** Recorded information **
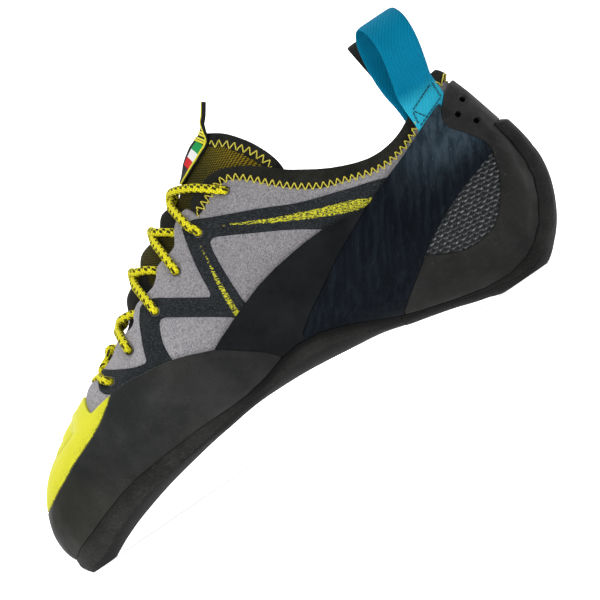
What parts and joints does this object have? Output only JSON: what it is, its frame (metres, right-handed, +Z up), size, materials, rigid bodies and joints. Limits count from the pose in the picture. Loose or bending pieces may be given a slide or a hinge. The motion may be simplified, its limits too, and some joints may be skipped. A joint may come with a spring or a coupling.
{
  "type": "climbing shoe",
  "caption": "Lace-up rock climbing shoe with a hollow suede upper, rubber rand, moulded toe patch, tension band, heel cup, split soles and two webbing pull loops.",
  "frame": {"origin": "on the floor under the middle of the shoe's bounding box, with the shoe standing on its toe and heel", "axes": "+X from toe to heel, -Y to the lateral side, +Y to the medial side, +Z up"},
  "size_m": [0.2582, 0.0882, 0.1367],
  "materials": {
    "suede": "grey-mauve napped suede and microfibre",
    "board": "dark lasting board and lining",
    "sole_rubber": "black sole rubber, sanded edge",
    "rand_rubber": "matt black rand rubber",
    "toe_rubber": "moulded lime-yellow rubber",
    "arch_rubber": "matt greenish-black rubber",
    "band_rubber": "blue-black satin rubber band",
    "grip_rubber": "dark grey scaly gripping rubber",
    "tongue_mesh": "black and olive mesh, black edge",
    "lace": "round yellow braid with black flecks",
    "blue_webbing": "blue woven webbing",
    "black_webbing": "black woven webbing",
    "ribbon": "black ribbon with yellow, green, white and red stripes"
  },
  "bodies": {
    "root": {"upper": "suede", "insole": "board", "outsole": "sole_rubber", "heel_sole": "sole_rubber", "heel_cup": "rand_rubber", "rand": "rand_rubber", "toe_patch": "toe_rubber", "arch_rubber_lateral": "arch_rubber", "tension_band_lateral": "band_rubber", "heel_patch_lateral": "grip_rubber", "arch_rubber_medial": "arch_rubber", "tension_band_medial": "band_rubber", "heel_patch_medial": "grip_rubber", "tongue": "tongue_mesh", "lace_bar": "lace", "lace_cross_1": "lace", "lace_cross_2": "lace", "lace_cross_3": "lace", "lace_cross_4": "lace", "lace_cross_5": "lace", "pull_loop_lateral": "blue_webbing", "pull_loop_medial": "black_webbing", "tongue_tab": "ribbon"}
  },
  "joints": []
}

** Aim of the task **
Output the data above exactly, please, line for line.

** The answer **
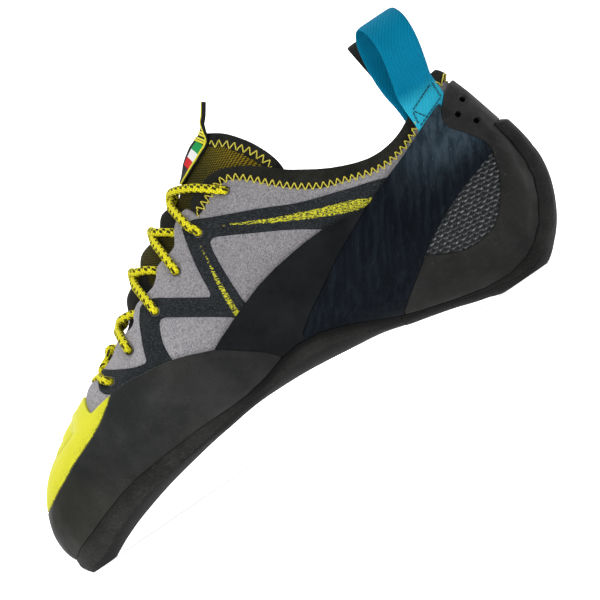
What parts and joints does this object have? Output only JSON: what it is, its frame (metres, right-handed, +Z up), size, materials, rigid bodies and joints. Limits count from the pose in the picture. Loose or bending pieces may be given a slide or a hinge. The motion may be simplified, its limits too, and some joints may be skipped. A joint may come with a spring or a coupling.
{
  "type": "climbing shoe",
  "caption": "Lace-up rock climbing shoe with a hollow suede upper, rubber rand, moulded toe patch, tension band, heel cup, split soles and two webbing pull loops.",
  "frame": {"origin": "on the floor under the middle of the shoe's bounding box, with the shoe standing on its toe and heel", "axes": "+X from toe to heel, -Y to the lateral side, +Y to the medial side, +Z up"},
  "size_m": [0.2582, 0.0882, 0.1367],
  "materials": {
    "suede": "grey-mauve napped suede and microfibre",
    "board": "dark lasting board and lining",
    "sole_rubber": "black sole rubber, sanded edge",
    "rand_rubber": "matt black rand rubber",
    "toe_rubber": "moulded lime-yellow rubber",
    "arch_rubber": "matt greenish-black rubber",
    "band_rubber": "blue-black satin rubber band",
    "grip_rubber": "dark grey scaly gripping rubber",
    "tongue_mesh": "black and olive mesh, black edge",
    "lace": "round yellow braid with black flecks",
    "blue_webbing": "blue woven webbing",
    "black_webbing": "black woven webbing",
    "ribbon": "black ribbon with yellow, green, white and red stripes"
  },
  "bodies": {
    "root": {"upper": "suede", "insole": "board", "outsole": "sole_rubber", "heel_sole": "sole_rubber", "heel_cup": "rand_rubber", "rand": "rand_rubber", "toe_patch": "toe_rubber", "arch_rubber_lateral": "arch_rubber", "tension_band_lateral": "band_rubber", "heel_patch_lateral": "grip_rubber", "arch_rubber_medial": "arch_rubber", "tension_band_medial": "band_rubber", "heel_patch_medial": "grip_rubber", "tongue": "tongue_mesh", "lace_bar": "lace", "lace_cross_1": "lace", "lace_cross_2": "lace", "lace_cross_3": "lace", "lace_cross_4": "lace", "lace_cross_5": "lace", "pull_loop_lateral": "blue_webbing", "pull_loop_medial": "black_webbing", "tongue_tab": "ribbon"}
  },
  "joints": []
}